Extracted records.
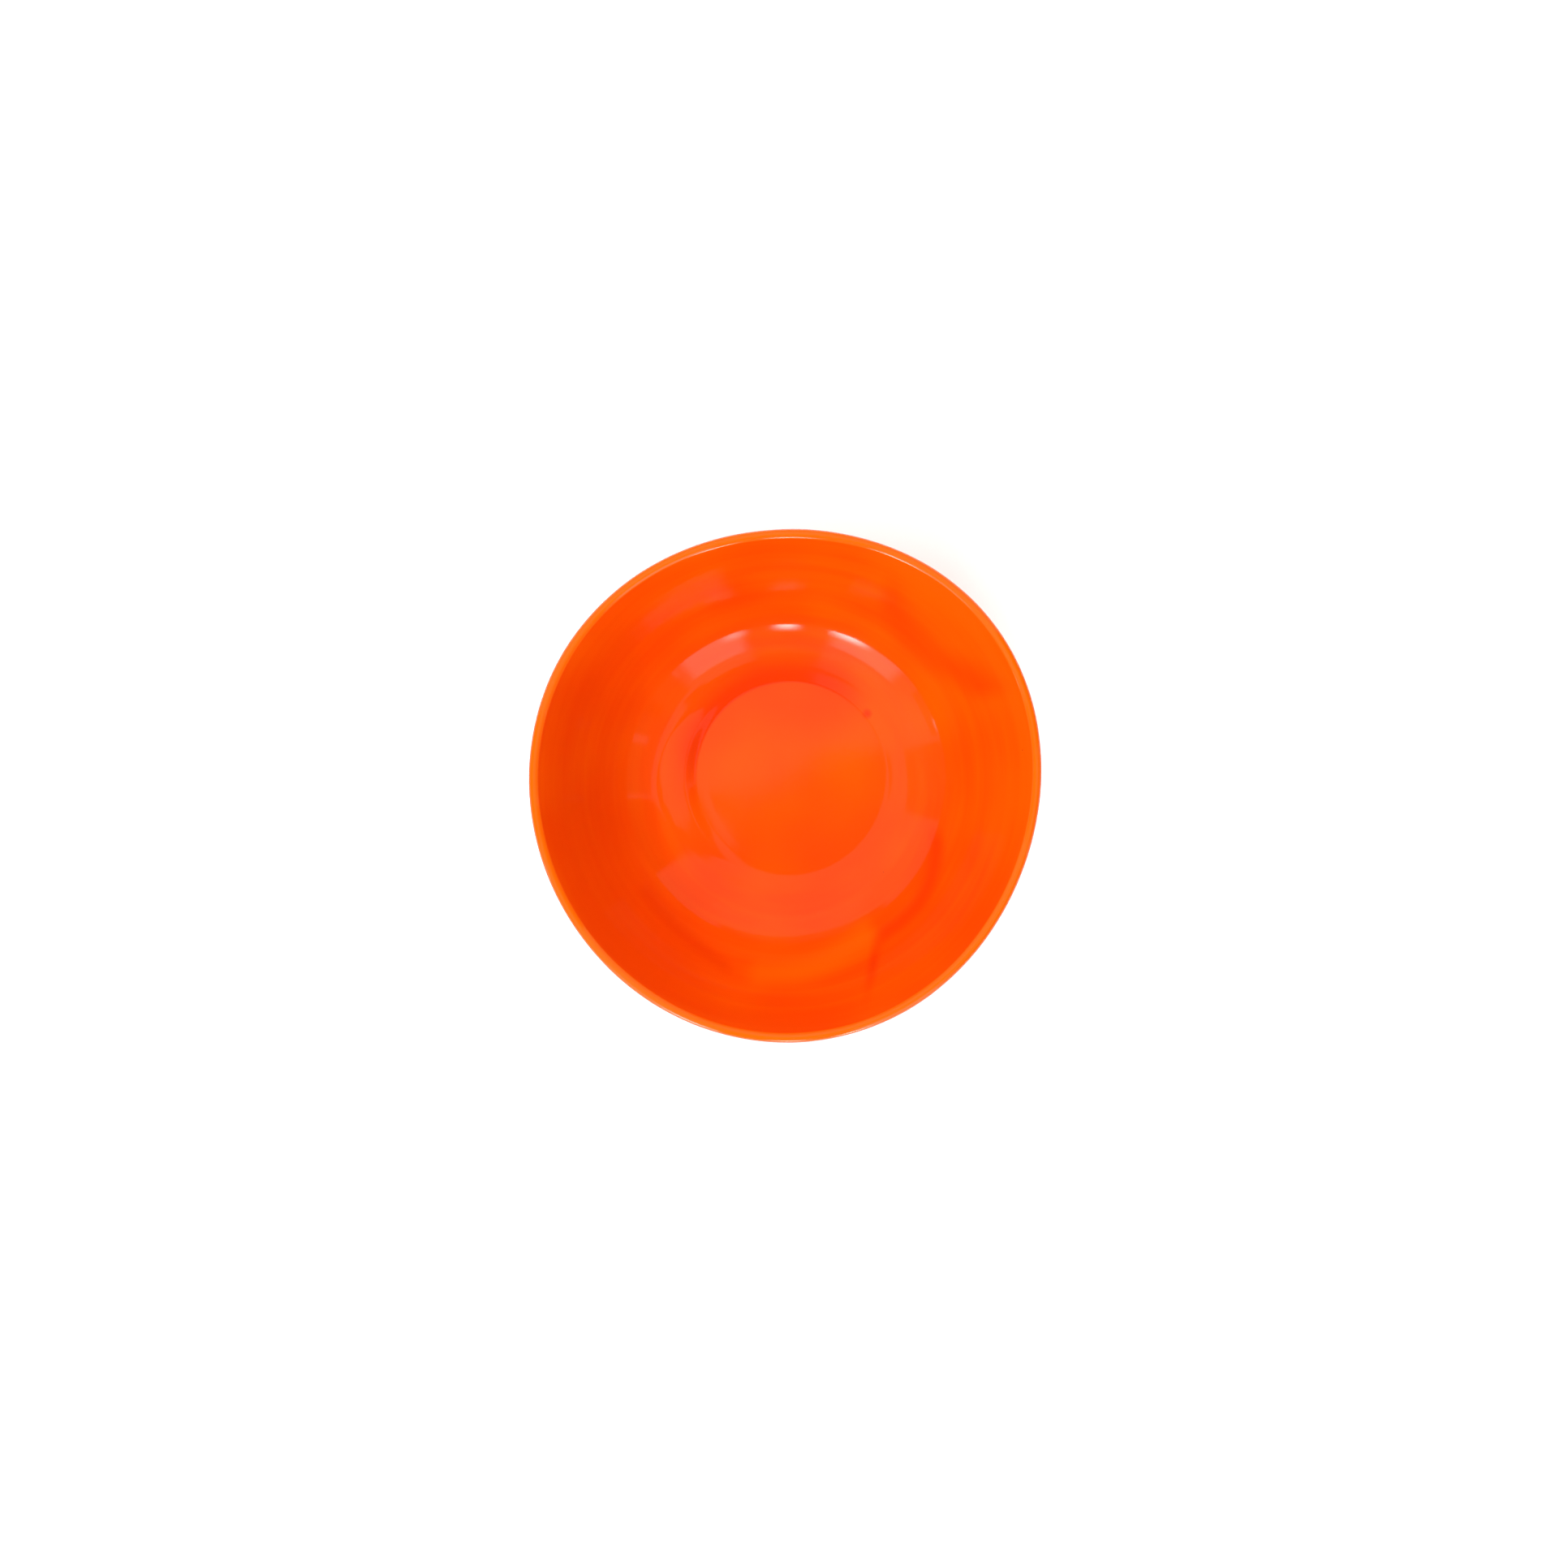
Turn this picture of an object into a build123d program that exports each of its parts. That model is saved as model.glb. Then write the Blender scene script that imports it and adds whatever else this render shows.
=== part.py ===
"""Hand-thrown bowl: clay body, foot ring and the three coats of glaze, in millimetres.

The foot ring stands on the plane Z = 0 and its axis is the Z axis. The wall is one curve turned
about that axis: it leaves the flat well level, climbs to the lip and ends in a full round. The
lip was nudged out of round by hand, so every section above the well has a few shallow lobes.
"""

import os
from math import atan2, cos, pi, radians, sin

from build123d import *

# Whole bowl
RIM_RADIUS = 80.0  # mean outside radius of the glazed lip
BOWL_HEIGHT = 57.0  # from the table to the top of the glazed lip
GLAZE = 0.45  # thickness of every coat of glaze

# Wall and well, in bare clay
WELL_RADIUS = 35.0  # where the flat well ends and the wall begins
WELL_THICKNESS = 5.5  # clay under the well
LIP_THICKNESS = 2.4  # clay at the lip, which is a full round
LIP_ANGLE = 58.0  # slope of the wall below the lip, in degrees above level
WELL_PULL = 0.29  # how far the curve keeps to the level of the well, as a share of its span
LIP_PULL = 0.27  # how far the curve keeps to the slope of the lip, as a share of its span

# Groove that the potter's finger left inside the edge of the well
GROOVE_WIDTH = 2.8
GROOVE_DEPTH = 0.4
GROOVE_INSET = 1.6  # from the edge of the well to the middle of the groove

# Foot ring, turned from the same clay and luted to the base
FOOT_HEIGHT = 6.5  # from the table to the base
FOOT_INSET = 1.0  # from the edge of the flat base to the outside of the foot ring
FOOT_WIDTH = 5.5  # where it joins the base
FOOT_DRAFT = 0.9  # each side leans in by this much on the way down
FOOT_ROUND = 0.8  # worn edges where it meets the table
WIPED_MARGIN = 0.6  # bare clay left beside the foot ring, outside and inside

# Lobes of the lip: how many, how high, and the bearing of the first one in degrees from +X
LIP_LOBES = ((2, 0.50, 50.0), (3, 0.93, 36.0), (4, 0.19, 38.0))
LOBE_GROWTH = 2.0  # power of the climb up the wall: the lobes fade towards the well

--

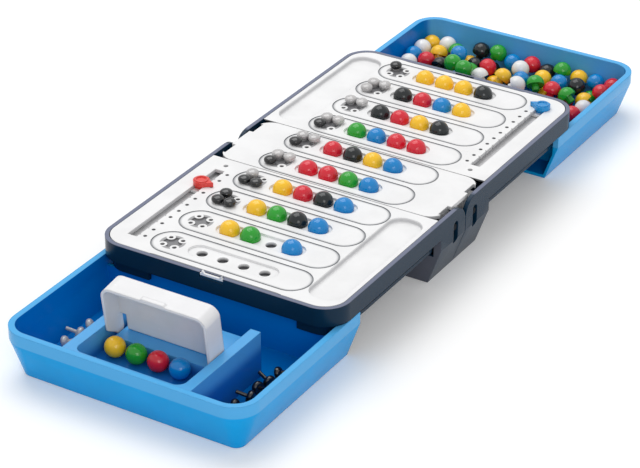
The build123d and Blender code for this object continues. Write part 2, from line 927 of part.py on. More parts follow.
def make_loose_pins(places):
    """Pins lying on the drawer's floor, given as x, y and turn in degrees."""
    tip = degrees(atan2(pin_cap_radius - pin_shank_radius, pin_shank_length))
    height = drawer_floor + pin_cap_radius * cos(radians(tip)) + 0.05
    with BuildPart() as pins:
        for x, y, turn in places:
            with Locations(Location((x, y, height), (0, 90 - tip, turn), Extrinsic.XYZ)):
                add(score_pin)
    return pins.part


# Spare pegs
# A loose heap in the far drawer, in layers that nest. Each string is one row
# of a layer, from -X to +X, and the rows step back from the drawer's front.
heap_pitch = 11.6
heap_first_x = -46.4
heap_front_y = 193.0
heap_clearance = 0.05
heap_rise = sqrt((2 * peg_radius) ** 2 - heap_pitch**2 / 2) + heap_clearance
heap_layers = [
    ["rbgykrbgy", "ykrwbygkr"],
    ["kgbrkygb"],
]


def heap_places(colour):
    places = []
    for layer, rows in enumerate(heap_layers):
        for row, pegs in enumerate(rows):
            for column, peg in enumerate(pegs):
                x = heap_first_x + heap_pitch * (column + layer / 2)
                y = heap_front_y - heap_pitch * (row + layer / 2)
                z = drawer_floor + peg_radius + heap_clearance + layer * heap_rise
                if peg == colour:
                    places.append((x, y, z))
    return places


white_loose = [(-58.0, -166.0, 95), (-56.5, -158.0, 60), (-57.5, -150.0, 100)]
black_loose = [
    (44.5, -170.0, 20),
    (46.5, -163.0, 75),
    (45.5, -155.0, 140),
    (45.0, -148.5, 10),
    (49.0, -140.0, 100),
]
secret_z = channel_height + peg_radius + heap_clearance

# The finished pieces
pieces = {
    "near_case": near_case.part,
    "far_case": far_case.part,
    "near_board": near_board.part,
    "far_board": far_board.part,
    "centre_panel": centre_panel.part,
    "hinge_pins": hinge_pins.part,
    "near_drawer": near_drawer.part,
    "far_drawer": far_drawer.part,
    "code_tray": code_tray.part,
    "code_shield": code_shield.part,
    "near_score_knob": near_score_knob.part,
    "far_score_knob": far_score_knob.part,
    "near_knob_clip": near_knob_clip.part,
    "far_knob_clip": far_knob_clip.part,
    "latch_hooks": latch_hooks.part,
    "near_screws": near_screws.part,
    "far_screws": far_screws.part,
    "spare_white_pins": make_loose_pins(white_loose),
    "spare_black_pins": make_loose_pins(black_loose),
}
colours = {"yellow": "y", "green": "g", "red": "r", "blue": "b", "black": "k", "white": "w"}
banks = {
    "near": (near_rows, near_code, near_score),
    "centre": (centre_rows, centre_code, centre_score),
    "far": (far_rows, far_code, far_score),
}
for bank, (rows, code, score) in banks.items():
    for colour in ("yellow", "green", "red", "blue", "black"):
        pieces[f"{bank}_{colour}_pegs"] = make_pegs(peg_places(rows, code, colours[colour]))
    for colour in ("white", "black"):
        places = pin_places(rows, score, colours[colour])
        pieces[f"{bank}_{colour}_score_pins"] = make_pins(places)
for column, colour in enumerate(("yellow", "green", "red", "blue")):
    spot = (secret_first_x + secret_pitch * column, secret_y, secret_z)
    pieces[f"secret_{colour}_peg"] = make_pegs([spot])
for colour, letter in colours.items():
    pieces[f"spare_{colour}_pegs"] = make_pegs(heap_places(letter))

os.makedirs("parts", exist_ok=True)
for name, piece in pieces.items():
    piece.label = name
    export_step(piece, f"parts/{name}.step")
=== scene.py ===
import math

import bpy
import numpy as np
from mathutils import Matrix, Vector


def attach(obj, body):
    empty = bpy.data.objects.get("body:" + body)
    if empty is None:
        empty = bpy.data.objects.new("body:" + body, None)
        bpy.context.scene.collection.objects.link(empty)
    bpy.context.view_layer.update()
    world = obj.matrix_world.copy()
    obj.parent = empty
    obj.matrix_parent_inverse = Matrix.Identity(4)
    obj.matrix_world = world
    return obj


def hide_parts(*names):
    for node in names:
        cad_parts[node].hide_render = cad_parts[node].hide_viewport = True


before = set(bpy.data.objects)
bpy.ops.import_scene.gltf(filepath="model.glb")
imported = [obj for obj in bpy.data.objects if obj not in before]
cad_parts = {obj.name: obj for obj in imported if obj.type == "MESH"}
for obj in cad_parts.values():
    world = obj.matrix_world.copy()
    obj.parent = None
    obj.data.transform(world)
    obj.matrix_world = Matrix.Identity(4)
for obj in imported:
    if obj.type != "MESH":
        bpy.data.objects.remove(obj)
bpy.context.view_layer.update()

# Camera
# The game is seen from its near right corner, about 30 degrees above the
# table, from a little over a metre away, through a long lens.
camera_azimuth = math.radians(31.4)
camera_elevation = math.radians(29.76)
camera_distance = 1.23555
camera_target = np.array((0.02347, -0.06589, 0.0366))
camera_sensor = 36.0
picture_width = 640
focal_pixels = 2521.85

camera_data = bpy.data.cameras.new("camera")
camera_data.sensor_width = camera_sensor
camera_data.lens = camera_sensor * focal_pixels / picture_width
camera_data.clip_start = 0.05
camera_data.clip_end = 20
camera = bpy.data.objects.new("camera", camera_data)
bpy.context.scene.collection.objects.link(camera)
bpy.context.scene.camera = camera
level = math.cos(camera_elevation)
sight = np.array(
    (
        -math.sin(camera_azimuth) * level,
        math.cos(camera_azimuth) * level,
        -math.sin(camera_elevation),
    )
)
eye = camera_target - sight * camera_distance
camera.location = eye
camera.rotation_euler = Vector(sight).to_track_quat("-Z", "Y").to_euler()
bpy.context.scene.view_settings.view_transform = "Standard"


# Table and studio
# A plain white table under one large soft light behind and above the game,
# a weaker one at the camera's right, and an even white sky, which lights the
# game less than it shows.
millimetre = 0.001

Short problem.
Scan the material above. Return every line containing the string "type".

Exercise output.
cad_parts = {obj.name: obj for obj in imported if obj.type == "MESH"}
    if obj.type != "MESH":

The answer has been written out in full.